Mengetahui hal itu, pihak keluarga lalu mendatangi BR untuk menanyakan duduk perkara.
"Dia bilang 'ini yang nakal notarisnya, besok saya urus'. Lalu BR menyuruh tangan kanannya (inisial TR) mengajak lapor ke Polda (DIY)," katanya.
Heri menjelaskan, pihak bank tak pernah melakukan survei ketika sertifikatnya diagunkan ke bank.
Selama proses jual beli, Mbah Tupon diminta tanda tangan dua kali oleh calo penghubung BR.
Saat memberi tanda tangan, Tupon hanya didampingi istrinya dan tidak ada anak-anaknya.
"Disuruh tanda tangan pertama di daerah Janti, terus yang kedua di Krapyak. Bapak kurang tahu tanda tangan dokumen apa, soalnya bapak enggak bisa baca dan tidak dibacakan," katanya.

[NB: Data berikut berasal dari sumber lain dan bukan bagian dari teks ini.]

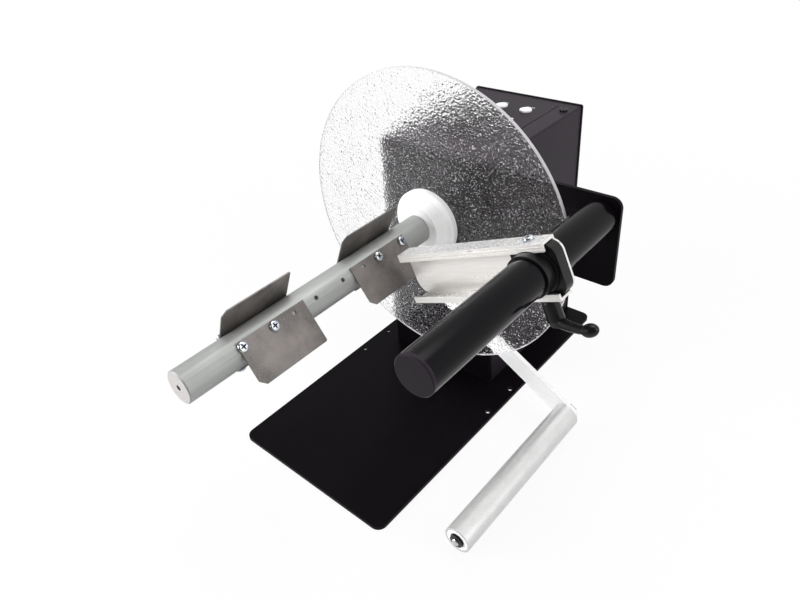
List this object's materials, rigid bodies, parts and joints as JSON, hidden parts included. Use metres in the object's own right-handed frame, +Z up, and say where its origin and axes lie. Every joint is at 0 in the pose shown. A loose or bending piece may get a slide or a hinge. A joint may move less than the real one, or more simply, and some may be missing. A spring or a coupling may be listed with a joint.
{
  "type": "label rewinder",
  "caption": "Bench label rewinder with a motor-driven spindle, clear flange disc, core wings, sliding guide on a bar and a dancer arm with roller.",
  "frame": {"origin": "underside of the base plate, below the spindle axis, in the plane of the flange disc's front face", "axes": "+X to the right across the machine, +Y away from the operator along the spindle, +Z up"},
  "size_m": [0.3293, 0.4203, 0.2992],
  "materials": {
    "powder_black": "satin black powder coat",
    "housing_grey": "charcoal powder coat",
    "bar_black": "satin black sleeve coat",
    "cap_grey": "charcoal moulded cap",
    "black_plastic": "black moulded plastic",
    "white_plastic": "white turned plastic",
    "clear_disc": "clear pebbled acrylic",
    "core_alu": "anodised, drawn",
    "wing_steel": "brushed sheet",
    "zinc": "bright zinc",
    "channel_alu": "bright folded sheet",
    "arm_alu": "satin flat bar",
    "roller_alu": "mottled tube",
    "steel": "ground steel",
    "bearing_steel": "polished races",
    "screw_black": "blacked screws",
    "button_white": "white caps",
    "knob_black": "black knob",
    "lamp_white": "clear lamp",
    "board_green": "circuit board",
    "motor_zinc": "cast and plated"
  },
  "bodies": {
    "frame": {"base_plate": "powder_black", "front_panel": "powder_black", "stop_pins": "steel", "housing_cover": "housing_grey", "side_panel": "housing_grey", "housing_screws": "screw_black", "rear_panel": "powder_black", "power_inlet": "black_plastic", "switch_bezel": "black_plastic", "bearing_block": "motor_zinc", "spindle_bearing_front": "bearing_steel", "spindle_bearing_rear": "bearing_steel", "motor_plate": "steel", "motor_pillars": "zinc", "gear_motor": "motor_zinc", "guide_bar": "bar_black", "bar_cap": "cap_grey", "bar_anchor": "steel", "bar_screw": "zinc", "dancer_bush": "bearing_steel", "arm_sensor": "motor_zinc", "control_board": "board_green", "status_lamp": "lamp_white", "circuit_board": "board_green"},
    "spindle": {"spindle_shaft": "steel", "motor_shaft": "steel", "shaft_coupling": "arm_alu", "flange_hub": "white_plastic", "flange_disc": "clear_disc", "back_hub": "white_plastic", "core_bar": "core_alu", "wing_front_1": "wing_steel", "wing_front_2": "wing_steel", "wing_front_3": "wing_steel", "wing_rear_1": "wing_steel", "wing_rear_2": "wing_steel", "wing_rear_3": "wing_steel", "wing_screws": "zinc"},
    "sleeve": {"guide_sleeve": "black_plastic"},
    "guide": {"guide_channel": "channel_alu", "clamp_block": "black_plastic", "block_screw": "zinc"},
    "lever": {"clamp_lever": "black_plastic", "lever_stud": "steel"},
    "dancer": {"dancer_arm": "arm_alu", "dancer_pin": "steel", "dancer_collar": "steel", "roller_axle": "steel", "axle_clip": "steel", "axle_nut": "zinc"},
    "roller": {"roller_tube": "roller_alu", "roller_plug_front": "white_plastic", "roller_plug_rear": "white_plastic", "roller_bearing_front": "bearing_steel", "roller_bearing_rear": "bearing_steel"},
    "knob": {"speed_knob": "knob_black"},
    "button_a": {"button_1": "button_white"},
    "button_b": {"button_2": "button_white"},
    "rocker": {"power_rocker": "black_plastic"}
  },
  "joints": [
    {"name": "spindle_spin", "type": "hinge", "parent": "frame", "child": "spindle", "pos_m": [0, 0, 0.1652], "axis": [0, 1, 0], "continuous": true},
    {"name": "guide_slide", "type": "slide", "parent": "frame", "child": "sleeve", "axis": [0, 1, 0], "range_m": [-0.105, 0.05]},
    {"name": "guide_swing", "type": "hinge", "parent": "sleeve", "child": "guide", "pos_m": [0.1469, -0.07, 0.2096], "axis": [0, 1, 0], "range_deg": [-15, 75]},
    {"name": "lever_turn", "type": "hinge", "parent": "guide", "child": "lever", "pos_m": [0.15872, -0.0702, 0.18203], "axis": [-0.3939, 0, 0.9191], "range_deg": [-100, 0]},
    {"name": "dancer_swing", "type": "hinge", "parent": "frame", "child": "dancer", "pos_m": [0, 0.0075, 0.0979], "axis": [0, -1, 0], "range_deg": [0, 45]},
    {"name": "roller_spin", "type": "hinge", "parent": "dancer", "child": "roller", "pos_m": [0.13838, -0.07, 0.01541], "axis": [0, 1, 0], "continuous": true},
    {"name": "knob_turn", "type": "hinge", "parent": "frame", "child": "knob", "pos_m": [-0.0135, 0.078, 0.235], "axis": [0, 0, 1], "range_deg": [-140, 140]},
    {"name": "button_a_press", "type": "slide", "parent": "frame", "child": "button_a", "axis": [0, 0, -1], "range_m": [0, 0.001], "stiffness_N_per_m": 400, "springref_m": -0.001},
    {"name": "button_b_press", "type": "slide", "parent": "frame", "child": "button_b", "axis": [0, 0, -1], "range_m": [0, 0.001], "stiffness_N_per_m": 400, "springref_m": -0.001},
    {"name": "rocker_tip", "type": "hinge", "parent": "frame", "child": "rocker", "pos_m": [0.018, 0.1568, 0.037], "axis": [0, 0, 1], "range_deg": [0, 18]}
  ]
}
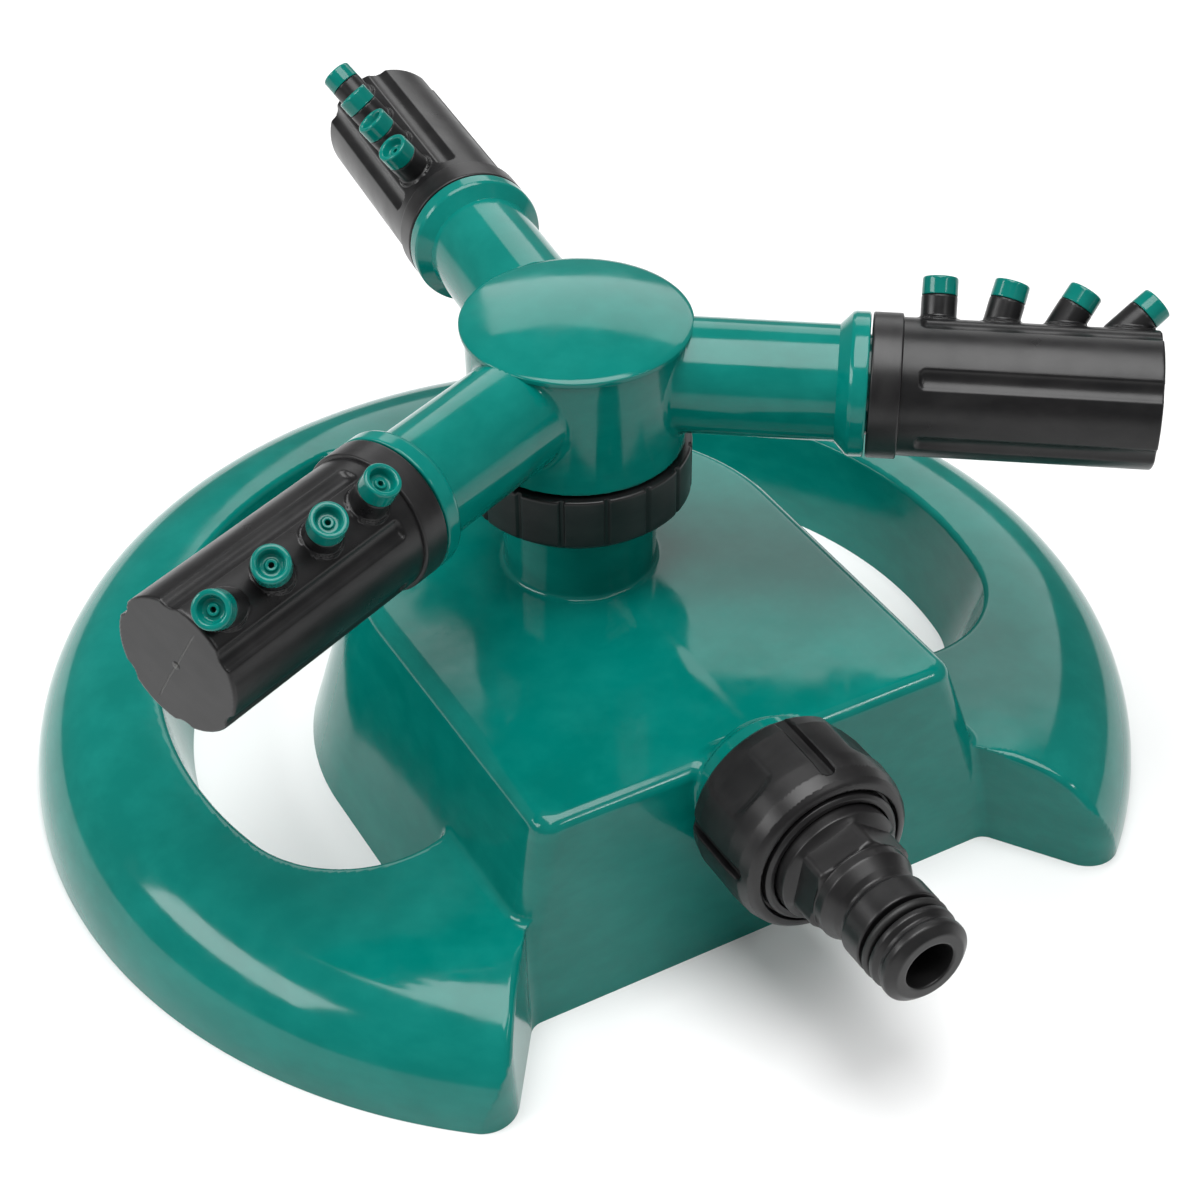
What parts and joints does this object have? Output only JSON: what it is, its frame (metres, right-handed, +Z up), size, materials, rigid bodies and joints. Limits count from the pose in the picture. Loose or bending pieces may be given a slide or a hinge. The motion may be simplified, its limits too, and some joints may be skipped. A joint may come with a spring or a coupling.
{
  "type": "rotary lawn sprinkler",
  "caption": "Rotary lawn sprinkler: a spinning hub with three arms and turnable nozzle heads on a ring base, fed by a side hose nipple.",
  "frame": {"origin": "bottom centre of the overall box, on the ground plane; the rotor's axis is 4.8 mm behind it along +Y", "axes": "+Z up along the rotor's axis, +Y from the hose inlet towards the back of the ring, +X to the right seen from the inlet"},
  "size_m": [0.2278, 0.2354, 0.1058],
  "materials": {
    "green_plastic": "glossy moulded teal-green plastic with soft sink marks and faint flow texture",
    "black_plastic": "semi-gloss black moulded plastic, slightly scuffed",
    "black_fitting": "satin black moulded plastic with a fine spark texture",
    "seal_rubber": "plain black sealing rubber",
    "washer_plastic": "plain off-white bearing plastic"
  },
  "bodies": {
    "base": {"base_shell": "green_plastic", "spindle": "black_plastic", "spindle_oring": "seal_rubber", "inlet_nipple": "black_fitting", "inlet_washer": "seal_rubber", "nipple_oring": "seal_rubber"},
    "rotor": {"rotor_hub": "green_plastic", "retaining_nut": "black_fitting", "lower_washer": "washer_plastic", "upper_washer": "washer_plastic", "head_oring_a": "seal_rubber", "head_oring_b": "seal_rubber", "head_oring_c": "seal_rubber"},
    "head_a": {"nozzle_head_a": "black_plastic", "nozzle_tip_a1": "green_plastic", "nozzle_tip_a2": "green_plastic", "nozzle_tip_a3": "green_plastic", "nozzle_tip_a4": "green_plastic"},
    "head_b": {"nozzle_head_b": "black_plastic", "nozzle_tip_b1": "green_plastic", "nozzle_tip_b2": "green_plastic", "nozzle_tip_b3": "green_plastic", "nozzle_tip_b4": "green_plastic"},
    "head_c": {"nozzle_head_c": "black_plastic", "nozzle_tip_c1": "green_plastic", "nozzle_tip_c2": "green_plastic", "nozzle_tip_c3": "green_plastic", "nozzle_tip_c4": "green_plastic"},
    "union_nut": {"inlet_union_nut": "black_fitting"}
  },
  "joints": [
    {"name": "rotor_spin", "type": "hinge", "parent": "base", "child": "rotor", "pos_m": [0, 0.0048, 0.075], "axis": [0, 0, 1], "continuous": true},
    {"name": "head_a_turn", "type": "hinge", "parent": "rotor", "child": "head_a", "pos_m": [-0.05926, -0.02192, 0.0863], "axis": [-0.9116, -0.411, 0], "continuous": true},
    {"name": "head_b_turn", "type": "hinge", "parent": "rotor", "child": "head_b", "pos_m": [0.05277, -0.03316, 0.0863], "axis": [0.8118, -0.584, 0], "continuous": true},
    {"name": "head_c_turn", "type": "hinge", "parent": "rotor", "child": "head_c", "pos_m": [0.00649, 0.06947, 0.0863], "axis": [0.0998, 0.995, 0], "continuous": true},
    {"name": "union_nut_turn", "type": "hinge", "parent": "base", "child": "union_nut", "pos_m": [0, -0.0752, 0.0353], "axis": [0, -1, 0], "continuous": true}
  ]
}
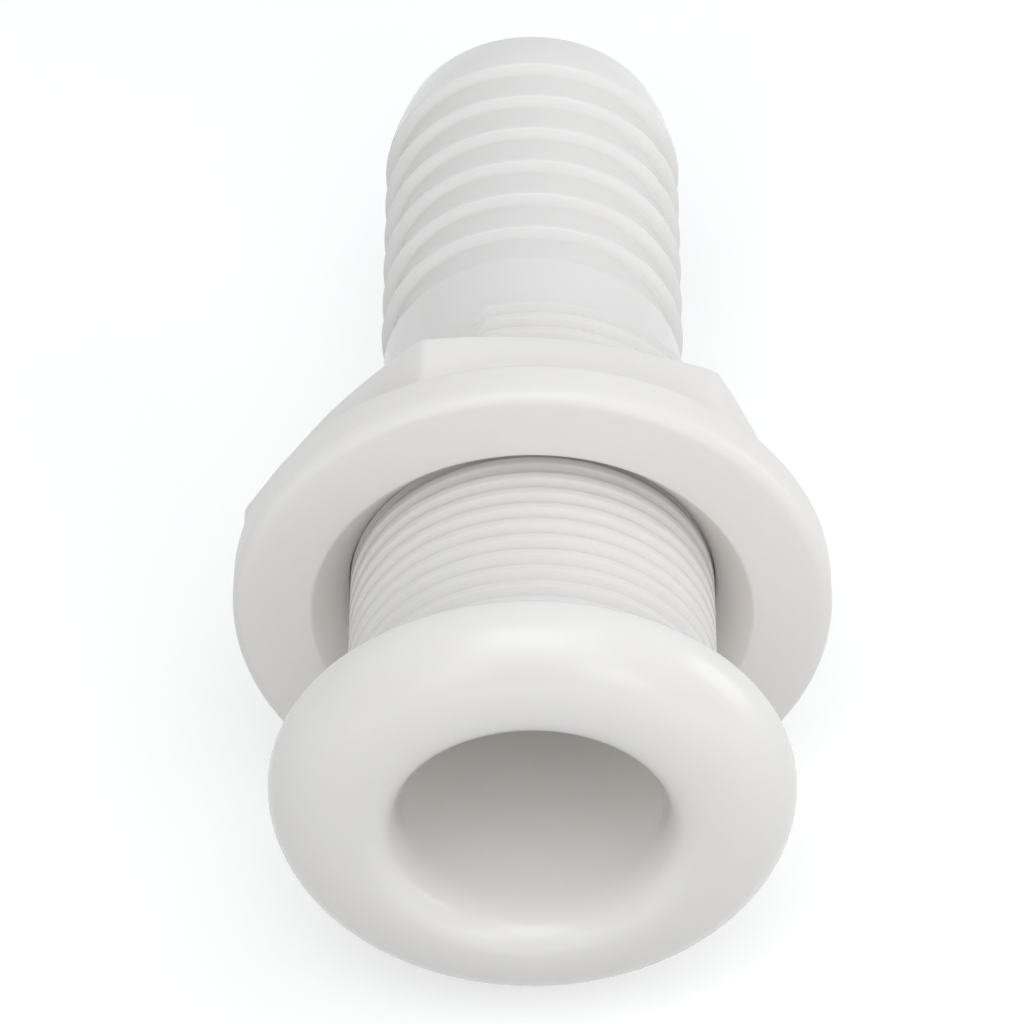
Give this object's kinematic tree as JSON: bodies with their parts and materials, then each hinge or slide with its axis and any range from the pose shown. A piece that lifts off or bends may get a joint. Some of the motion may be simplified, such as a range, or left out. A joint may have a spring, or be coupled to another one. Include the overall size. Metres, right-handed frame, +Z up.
{
  "type": "thru hull fitting",
  "caption": "Plastic thru hull fitting: mushroom head on a threaded shank, a flange nut that clamps the hull, and a barbed hose tail with a through bore.",
  "frame": {"origin": "on the bore axis, in the plane of the head's flat underside, where the fitting seats on the outside of the hull", "axes": "+Y along the bore from the head to the hose tail (inboard), +Z up, +X right when looking along +Y"},
  "size_m": [0.0572, 0.1006, 0.0572],
  "materials": {
    "body_plastic": "white moulded plastic, soft gloss",
    "nut_plastic": "white moulded plastic, soft gloss"
  },
  "bodies": {
    "hull_body": {"hull_body": "body_plastic"},
    "flange_nut": {"flange_nut": "nut_plastic"}
  },
  "joints": [
    {"name": "nut_travel", "type": "slide", "parent": "hull_body", "child": "flange_nut", "axis": [0, 1, 0], "range_m": [-0.0215, 0.013]}
  ]
}
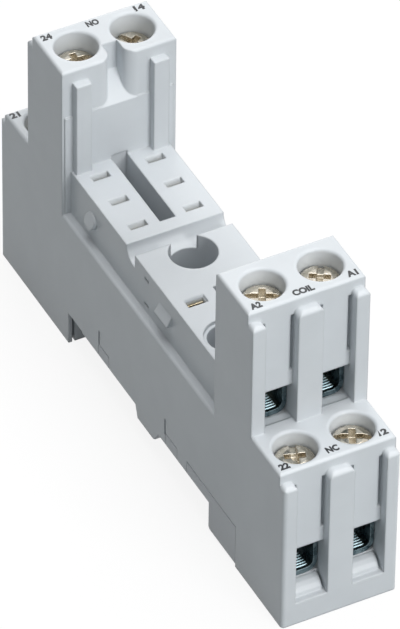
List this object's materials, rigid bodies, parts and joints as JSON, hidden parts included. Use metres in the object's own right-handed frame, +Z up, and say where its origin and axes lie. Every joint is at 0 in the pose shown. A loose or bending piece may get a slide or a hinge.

Kemudian, tiba lah pada tanda tangan ketiga, Tupon lagi-lagi tak didampingi oleh anak-anaknya.
Saat itu, tanda tangan ketiga dibubuhkan dengan alasan untuk urusan memecah sertifikat.
Setelah tanda tangan, Mbah Tupon kembali dimintai uang sebesar Rp 5 juta oleh TR, perantara BR.
"Sudah menanyakan ke BR, waktu itu BR ngomong 'wah nek saiki rung duwe duit, nek kowe ono cukupono sikik' (kalau sekarang belum ada uang, kalau kamu ada cukupi dulu)," kata Heri menirukan BR.
Kasus ini kemudian dilaporkan ke Polda DIY pada April 2025.
Heri diminta penyidik untuk melaporkan semua orang yang terlibat.
"Kata penyidik itu sudah mafia, laporkan TR, BR, TRY, AR, dan IF," katanya.